The first 12-episode anime series adaptation produced by the animation studio Seven Arcs and directed by Keizō Kusakawa aired in Japan between July 2 and September 17, 2008. The anime is licensed by Aniplex in Japan. The first season is mostly faithful to the overall story structure of the manga series, covering roughly the first fifty-one chapters of the series. The opening theme is "Sekirei" (セキレイ) and the main ending theme is "Dear sweet heart"; both songs are performed by Saori Hayami (#88 Musubi), Marina Inoue (#9 Tsukiumi), Kana Hanazawa (#108 Kusano) and Aya Endo (#2 Matsu). The ending theme used in episode eleven is "Kimi o Omou Toki" (きみを想うとき) by Hayami. Six DVDs of the first season were released between October 22, 2008 and March 25, 2009. The sixth DVD volume was supplemented with an original video animation (OVA) episode, "Kusano's First Shopping Trip" (初メテノオツカイ, Hajimete no Otsukai), featuring Kusano participating in the shopping race with Musubi and Tsukiumi. A Blu-ray box set of the first season was released on June 30, 2010, with three Blu-ray discs and one additional CD. At Anime USA 2009, Funimation announced that the anime's first season was licensed and a DVD box set was released on November 23, 2010.

A second season entitled Sekirei: Pure Engagement (セキレイ～Pure Engagement～) began airing on July 4, 2010 on Tokyo MX and on July 6, 2010, on some other Japanese networks. The first episode of Sekirei: Pure Engagement was pre-aired on June 13, 2010. The opening theme is "Hakuyoku no Seiyaku (Pure Engagement)" (白翼ノ誓約〜Pure Engagement〜) and the ending theme is "Onnaji Kimochi" (おんなじきもち); both songs are performed by Hayami, Inoue, Hanazawa and Endo, as in the first season. The ending theme for episode 10 is "Oboeteiru kara" (おぼえているから) by Hayami. A single containing both songs was released on July 21, 2010. The limited edition of the single came bundled with a special three-minute OVA, classified as episode 0, titled "Two-Topic Gossip" (閑話弐題, Kanwa Ni Dai). The full 28-minute version of the OVA was released with the first BD/DVD volume of the second season on August 25, 2010. As with the first season, Pure Engagement was licensed in North America by Funimation, and released the series on January 3, 2012. Funimation's licenses for both seasons expired on February 9, 2017. Manga Entertainment released Pure Engagement in the United Kingdom on November 19, 2012.

===Video game===

Video game cover of Sekirei: Gifts from the Future, released on October 29, 2009.
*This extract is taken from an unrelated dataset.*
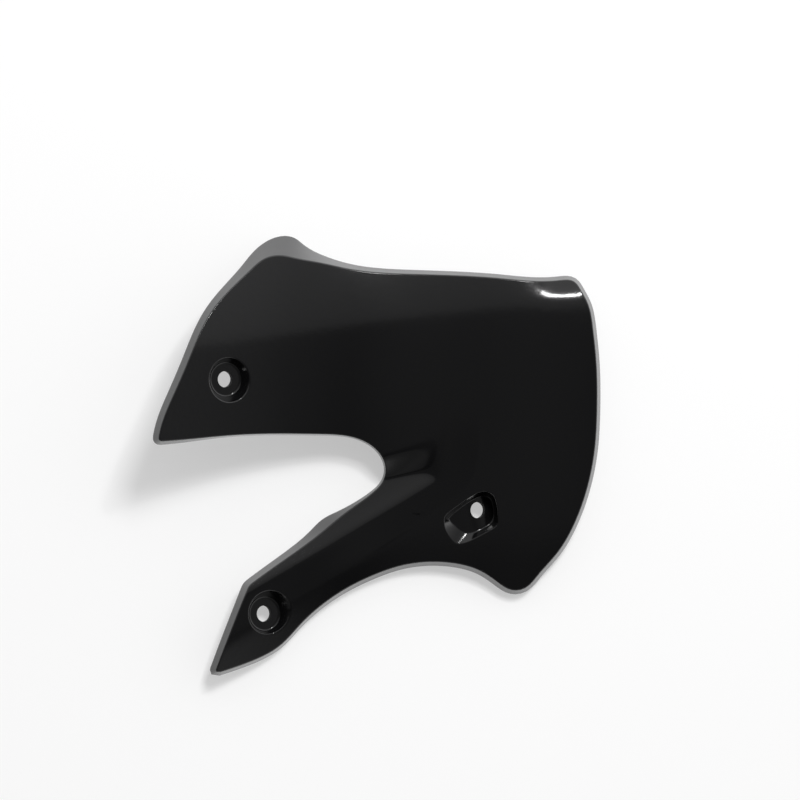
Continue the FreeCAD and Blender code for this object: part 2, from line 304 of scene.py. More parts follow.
def spline_through(points, spacing):
    """Cubic Hermite curve through points by chord length, its slopes solving the usual three-term rows.

    Each end's slope is that of the cubic through the four points there.
    """
    points = np.asarray(points, float)
    chords = np.linalg.norm(np.diff(points, axis=0), axis=1)
    at = np.concatenate([[0.0], np.cumsum(chords)])
    count = len(points)
    order = min(4, count)
    rows = np.zeros((count, count))
    right = np.zeros((count, 2))
    for row, ends in ((0, slice(0, order)), (-1, slice(count - order, count))):
        start = at[row]
        fit = np.polyfit(at[ends] - start, points[ends], order - 1)
        rows[row, row] = 1.0
        right[row] = fit[-2]
    middle = np.arange(1, count - 1)
    slopes = np.diff(points, axis=0) / chords[:, None]
    rows[middle, middle - 1] = 1 / chords[:-1]
    rows[middle, middle] = 2 / chords[:-1] + 2 / chords[1:]
    rows[middle, middle + 1] = 1 / chords[1:]
    right[1:-1] = 3 * (slopes[:-1] / chords[:-1, None] + slopes[1:] / chords[1:, None])
    tangents = np.linalg.solve(rows, right)
    where = np.linspace(0, at[-1], int(at[-1] / spacing) + 1)
    k = np.clip(np.searchsorted(at, where, side="right") - 1, 0, count - 2)
    u = ((where - at[k]) / chords[k])[:, None]
    size = chords[k][:, None]
    return ((1 + 2 * u) * (1 - u) ** 2 * points[k] + u * (1 - u) ** 2 * size * tangents[k]
            + u ** 2 * (3 - 2 * u) * points[k + 1] + u ** 2 * (u - 1) * size * tangents[k + 1])


class Outline:
    """The face's closed edge: the three splines, even by arc length and softened by a Gaussian filter."""

    def __init__(self):
        stretches = [
            [LEFT_TIP] + REAR_EDGE + [ARM_TIP], [ARM_TIP] + ARM_END + [ARM_CORNER],
            [ARM_CORNER] + NOTCH_EDGE + [LEFT_TIP]]
        parts = [spline_through(stretch, 0.2) for stretch in stretches]
        loop = np.concatenate([part[:-1] for part in parts])
        closed = np.concatenate([loop, loop[:1]])
        at = np.concatenate([[0.0], np.cumsum(np.linalg.norm(np.diff(closed, axis=0), axis=1))])
        self.length = at[-1]
        count = 8192
        even = np.arange(count) * self.length / count
        raw = np.stack([np.interp(even, at, closed[:, axis]) for axis in range(2)], 1)
        waves = np.fft.fftfreq(count, self.length / count)
        keep = np.exp(-0.5 * (2 * math.pi * waves * CORNER_SOFTNESS) ** 2)[:, None]
        self.points = np.real(np.fft.ifft(np.fft.fft(raw, axis=0) * keep, axis=0))
        spectrum = np.fft.fft(raw, axis=0) * keep
        slopes = np.real(np.fft.ifft(spectrum * (2j * math.pi * waves)[:, None], axis=0))
        self.outwards = unit(np.stack([-slopes[:, 1], slopes[:, 0]], 1))
        self.at = even
        ends = np.cumsum([len(part) - 1 for part in parts])
        self.arm_tip = at[ends[0]]
        self.arm_corner = at[ends[1]]

    def read(self, table, where):
        """A table's values at arc lengths, wrapped round the loop."""
        return np.stack([
            np.interp(where, self.at, column, period=self.length) for column in table.T], -1)

    def station(self, place, low, high):
        """Arc length of the loop's point nearest to a place, between two arc lengths."""
        apart = np.linalg.norm(self.points - np.asarray(place), axis=1)
        apart[(self.at < low) | (self.at > high)] = np.inf
        return self.at[np.argmin(apart)]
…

A video game for PlayStation 2 entitled Sekirei: Gifts from the Future (セキレイ ～未来からのおくりもの～, Sekirei ~Mirai kara no Okurimono~) was released on October 29, 2009, by Alchemist in limited and regular editions. Two music pieces implemented for the game's music consist of "Yakusoku I'm with You" (約束 I'm with You) and "Survive Baby Survive!", both of them performed by Saori Hayami, Marina Inoue, Kana Hanazawa and Aya Endo. The limited-edition version was bundled with figures of Musubi and Tsukiumi with Kusano in a panda suit, a 40-minute drama CD, and an illustration of Matsu. While Musubi, Tsukiumi, Matsu, Kusano, Miya, Homura, Uzume and Minato reprise their roles from the anime and manga, four new characters were created by Alchemist consisting of two Sekirei, one Ashikabi and a baby as video game-only characters.
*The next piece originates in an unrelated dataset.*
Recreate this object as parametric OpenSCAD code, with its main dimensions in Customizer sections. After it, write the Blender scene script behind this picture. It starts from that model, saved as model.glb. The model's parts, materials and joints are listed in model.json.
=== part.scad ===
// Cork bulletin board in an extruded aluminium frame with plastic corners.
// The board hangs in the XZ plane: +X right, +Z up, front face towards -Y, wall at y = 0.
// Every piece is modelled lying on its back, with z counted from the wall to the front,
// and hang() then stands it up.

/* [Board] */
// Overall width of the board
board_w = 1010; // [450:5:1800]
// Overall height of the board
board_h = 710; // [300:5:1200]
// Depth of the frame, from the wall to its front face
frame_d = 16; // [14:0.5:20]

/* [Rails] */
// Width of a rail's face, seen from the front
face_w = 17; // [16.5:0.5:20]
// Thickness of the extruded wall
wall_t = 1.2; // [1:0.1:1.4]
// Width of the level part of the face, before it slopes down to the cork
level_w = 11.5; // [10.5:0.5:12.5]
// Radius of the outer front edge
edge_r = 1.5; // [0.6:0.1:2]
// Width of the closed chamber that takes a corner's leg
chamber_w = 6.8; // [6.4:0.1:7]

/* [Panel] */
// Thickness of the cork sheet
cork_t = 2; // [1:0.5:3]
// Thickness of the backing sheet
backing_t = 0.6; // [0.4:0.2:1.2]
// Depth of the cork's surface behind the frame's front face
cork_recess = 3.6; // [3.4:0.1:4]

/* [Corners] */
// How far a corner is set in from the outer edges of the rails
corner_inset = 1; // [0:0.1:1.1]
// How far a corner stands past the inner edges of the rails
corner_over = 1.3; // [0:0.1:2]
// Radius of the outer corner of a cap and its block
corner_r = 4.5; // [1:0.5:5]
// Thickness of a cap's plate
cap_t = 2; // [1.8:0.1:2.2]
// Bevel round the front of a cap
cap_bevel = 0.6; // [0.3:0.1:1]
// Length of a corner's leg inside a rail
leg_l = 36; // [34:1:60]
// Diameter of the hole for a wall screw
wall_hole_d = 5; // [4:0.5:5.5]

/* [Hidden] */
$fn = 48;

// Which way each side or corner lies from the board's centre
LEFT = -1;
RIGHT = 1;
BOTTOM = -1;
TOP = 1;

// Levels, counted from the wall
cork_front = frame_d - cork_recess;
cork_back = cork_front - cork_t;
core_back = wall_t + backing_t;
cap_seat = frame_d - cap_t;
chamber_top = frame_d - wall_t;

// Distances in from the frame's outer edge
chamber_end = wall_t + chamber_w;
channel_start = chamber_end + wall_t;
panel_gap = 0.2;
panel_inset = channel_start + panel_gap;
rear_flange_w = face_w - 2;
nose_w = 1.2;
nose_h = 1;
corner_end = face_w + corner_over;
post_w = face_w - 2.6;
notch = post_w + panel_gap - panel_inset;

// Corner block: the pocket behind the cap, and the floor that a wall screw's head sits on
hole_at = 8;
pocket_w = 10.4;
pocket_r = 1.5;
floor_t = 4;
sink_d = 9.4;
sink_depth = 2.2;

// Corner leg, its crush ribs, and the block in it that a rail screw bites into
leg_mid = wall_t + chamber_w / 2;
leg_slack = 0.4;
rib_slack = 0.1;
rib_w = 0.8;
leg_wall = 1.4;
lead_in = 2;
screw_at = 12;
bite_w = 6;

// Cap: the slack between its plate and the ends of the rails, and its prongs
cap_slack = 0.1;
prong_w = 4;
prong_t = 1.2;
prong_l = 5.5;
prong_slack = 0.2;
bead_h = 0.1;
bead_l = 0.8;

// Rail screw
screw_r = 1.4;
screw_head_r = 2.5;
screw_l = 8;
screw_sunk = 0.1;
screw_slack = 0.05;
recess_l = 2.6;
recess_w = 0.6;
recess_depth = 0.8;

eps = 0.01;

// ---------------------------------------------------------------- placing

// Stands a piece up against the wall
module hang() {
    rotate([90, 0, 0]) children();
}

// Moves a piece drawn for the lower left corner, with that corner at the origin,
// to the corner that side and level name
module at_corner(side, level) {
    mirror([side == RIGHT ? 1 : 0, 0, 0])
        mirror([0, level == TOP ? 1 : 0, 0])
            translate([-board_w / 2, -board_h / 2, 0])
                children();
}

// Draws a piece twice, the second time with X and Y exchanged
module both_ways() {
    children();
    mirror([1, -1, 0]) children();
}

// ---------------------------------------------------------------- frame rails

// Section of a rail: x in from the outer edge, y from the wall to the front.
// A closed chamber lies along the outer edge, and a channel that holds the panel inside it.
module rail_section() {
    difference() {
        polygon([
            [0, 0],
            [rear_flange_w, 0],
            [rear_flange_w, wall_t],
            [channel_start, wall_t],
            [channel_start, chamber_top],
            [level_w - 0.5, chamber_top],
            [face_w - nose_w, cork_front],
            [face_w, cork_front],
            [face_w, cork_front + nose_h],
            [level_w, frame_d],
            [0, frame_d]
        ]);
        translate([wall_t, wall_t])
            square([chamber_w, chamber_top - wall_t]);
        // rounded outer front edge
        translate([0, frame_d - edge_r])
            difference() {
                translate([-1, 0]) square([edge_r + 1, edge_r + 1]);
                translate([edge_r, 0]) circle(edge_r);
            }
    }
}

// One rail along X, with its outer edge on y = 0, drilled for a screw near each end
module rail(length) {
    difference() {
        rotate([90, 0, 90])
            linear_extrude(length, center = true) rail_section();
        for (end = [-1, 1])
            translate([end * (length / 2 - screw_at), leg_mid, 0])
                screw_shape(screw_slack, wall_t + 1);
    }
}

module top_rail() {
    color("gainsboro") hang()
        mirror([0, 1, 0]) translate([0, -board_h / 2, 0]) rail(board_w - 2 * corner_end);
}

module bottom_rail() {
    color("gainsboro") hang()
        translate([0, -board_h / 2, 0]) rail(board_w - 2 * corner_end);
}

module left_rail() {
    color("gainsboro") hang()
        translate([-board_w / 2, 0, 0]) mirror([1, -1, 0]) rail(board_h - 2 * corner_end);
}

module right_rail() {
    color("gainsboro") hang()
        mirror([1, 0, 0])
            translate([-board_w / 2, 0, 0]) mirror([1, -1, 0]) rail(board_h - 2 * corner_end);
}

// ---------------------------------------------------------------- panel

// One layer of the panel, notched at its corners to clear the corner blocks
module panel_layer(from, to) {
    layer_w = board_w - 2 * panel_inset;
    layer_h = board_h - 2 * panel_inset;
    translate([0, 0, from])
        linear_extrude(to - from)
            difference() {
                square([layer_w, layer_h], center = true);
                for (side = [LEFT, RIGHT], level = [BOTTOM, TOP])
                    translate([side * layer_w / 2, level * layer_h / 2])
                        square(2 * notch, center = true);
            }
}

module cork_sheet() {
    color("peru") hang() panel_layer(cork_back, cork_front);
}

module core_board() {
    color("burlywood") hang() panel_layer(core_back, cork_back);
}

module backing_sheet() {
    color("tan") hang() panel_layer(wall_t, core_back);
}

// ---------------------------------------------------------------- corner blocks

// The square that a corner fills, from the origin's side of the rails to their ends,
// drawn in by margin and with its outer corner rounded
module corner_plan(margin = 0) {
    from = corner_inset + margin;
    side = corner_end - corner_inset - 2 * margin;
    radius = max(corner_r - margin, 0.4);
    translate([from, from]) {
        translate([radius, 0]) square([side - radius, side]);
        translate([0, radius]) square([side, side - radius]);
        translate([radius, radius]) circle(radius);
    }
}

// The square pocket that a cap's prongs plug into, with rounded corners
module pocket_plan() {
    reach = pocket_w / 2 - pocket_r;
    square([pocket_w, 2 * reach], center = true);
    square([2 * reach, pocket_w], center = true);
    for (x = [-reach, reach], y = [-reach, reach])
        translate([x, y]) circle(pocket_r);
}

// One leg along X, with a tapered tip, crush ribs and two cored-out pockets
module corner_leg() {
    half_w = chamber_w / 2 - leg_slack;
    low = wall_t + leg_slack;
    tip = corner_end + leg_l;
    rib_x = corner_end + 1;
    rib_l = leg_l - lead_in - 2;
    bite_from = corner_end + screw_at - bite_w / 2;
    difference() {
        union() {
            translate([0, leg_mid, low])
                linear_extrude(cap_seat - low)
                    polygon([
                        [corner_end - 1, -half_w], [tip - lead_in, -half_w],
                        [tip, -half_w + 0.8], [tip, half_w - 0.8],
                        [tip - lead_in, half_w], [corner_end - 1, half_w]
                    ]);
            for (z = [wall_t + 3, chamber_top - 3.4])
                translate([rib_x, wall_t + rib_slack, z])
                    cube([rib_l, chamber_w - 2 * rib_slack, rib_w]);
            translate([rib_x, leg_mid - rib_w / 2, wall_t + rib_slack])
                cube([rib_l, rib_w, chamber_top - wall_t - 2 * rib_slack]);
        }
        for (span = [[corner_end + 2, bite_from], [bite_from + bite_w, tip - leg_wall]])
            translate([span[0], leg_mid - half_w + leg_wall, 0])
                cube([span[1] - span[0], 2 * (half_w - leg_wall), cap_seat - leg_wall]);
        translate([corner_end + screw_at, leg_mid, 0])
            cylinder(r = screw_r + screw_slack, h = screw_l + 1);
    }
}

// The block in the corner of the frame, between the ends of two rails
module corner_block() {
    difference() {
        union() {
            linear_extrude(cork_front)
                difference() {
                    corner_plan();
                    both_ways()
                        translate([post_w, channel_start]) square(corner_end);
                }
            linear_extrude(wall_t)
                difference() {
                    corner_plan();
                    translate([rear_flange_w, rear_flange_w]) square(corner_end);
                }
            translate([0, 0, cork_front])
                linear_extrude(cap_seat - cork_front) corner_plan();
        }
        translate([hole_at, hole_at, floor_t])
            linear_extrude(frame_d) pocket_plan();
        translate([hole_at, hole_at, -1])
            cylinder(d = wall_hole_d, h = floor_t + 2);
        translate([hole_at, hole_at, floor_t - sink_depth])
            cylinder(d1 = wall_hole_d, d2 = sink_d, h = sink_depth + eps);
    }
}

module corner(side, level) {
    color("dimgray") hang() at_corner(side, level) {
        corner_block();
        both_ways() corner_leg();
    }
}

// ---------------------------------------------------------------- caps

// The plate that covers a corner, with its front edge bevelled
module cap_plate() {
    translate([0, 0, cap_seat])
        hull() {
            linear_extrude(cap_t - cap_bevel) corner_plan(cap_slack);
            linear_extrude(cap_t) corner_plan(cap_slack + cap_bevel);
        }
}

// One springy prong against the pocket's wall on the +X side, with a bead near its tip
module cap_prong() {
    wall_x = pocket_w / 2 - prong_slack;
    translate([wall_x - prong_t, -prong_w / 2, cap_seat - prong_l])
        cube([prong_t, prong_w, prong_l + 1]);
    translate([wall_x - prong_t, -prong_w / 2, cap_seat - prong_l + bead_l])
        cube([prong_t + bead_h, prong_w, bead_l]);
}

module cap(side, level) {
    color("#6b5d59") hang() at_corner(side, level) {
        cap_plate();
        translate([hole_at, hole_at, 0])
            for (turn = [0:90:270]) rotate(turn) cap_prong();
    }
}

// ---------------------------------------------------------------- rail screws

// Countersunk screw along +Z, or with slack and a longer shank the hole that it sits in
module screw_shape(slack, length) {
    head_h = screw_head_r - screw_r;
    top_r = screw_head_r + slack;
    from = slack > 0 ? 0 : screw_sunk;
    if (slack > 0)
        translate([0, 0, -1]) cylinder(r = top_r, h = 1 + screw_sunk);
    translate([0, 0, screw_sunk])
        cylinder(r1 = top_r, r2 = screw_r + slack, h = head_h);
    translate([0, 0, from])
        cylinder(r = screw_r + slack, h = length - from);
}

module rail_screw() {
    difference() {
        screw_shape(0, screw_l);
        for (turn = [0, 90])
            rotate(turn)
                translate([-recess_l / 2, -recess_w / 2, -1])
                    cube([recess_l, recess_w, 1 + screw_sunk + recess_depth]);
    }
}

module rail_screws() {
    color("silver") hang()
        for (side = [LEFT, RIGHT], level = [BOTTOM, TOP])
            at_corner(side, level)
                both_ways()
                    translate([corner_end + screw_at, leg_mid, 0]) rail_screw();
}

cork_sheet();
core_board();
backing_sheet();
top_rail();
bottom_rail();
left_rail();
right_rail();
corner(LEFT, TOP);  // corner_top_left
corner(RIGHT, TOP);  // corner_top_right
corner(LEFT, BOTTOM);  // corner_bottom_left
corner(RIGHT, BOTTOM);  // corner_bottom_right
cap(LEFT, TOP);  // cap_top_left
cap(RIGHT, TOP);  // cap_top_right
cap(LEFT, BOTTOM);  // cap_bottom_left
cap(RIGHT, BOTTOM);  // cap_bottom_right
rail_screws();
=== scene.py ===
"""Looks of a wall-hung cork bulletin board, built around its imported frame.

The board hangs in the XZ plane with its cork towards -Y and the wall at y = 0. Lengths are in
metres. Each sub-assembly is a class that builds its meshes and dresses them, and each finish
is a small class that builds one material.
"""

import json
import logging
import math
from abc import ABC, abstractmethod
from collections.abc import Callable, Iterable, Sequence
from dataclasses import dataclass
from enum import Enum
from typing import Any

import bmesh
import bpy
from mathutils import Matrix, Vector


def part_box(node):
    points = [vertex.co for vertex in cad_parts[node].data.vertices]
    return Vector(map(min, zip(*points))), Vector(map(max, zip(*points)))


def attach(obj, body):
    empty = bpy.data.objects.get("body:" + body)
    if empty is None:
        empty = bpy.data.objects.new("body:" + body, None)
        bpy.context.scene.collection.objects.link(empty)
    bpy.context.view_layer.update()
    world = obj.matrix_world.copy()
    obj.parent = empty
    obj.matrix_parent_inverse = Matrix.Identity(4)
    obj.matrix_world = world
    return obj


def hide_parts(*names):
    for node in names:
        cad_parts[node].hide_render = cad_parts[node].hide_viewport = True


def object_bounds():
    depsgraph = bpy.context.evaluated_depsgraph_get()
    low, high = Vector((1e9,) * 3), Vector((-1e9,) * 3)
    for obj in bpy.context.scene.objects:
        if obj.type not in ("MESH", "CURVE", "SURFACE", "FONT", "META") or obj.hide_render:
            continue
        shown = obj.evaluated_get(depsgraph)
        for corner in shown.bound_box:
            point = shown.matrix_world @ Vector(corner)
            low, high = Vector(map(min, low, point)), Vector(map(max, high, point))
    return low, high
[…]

The game is a visual novel. Minato and the Sekirei of Izumo Inn encounter new characters consisting of Sekirei No. 54, Kuruse (来瀬) (Haruka Tomatsu), Sekirei No. 57, Yahan (夜半) (Ayahi Takagaki), Ashikabi Reiji Koya (甲屋 玲治, Koya Reiji) (Yuichi Nakamura) and a baby referred to as Aka-chan (赤ちゃん) (Haruka Tomatsu). The plot centers around the discovery of said baby, who is being pursued by unknown persons after Minato and the Sekirei find her abandoned in the city.

==Reception==
Volume eight of the Sekirei manga made the top 30 manga sold in Japan, holding third place with 103,811 copies sold from February 24 to March 2, 2009. Volume nine placed 17th out of 30 with 65,732 copies sold from December 21–27, 2009. From June 28 to July 4, 2010, volume ten sold 47,019 copies for a total amount of 120,991 in 20th out of 30.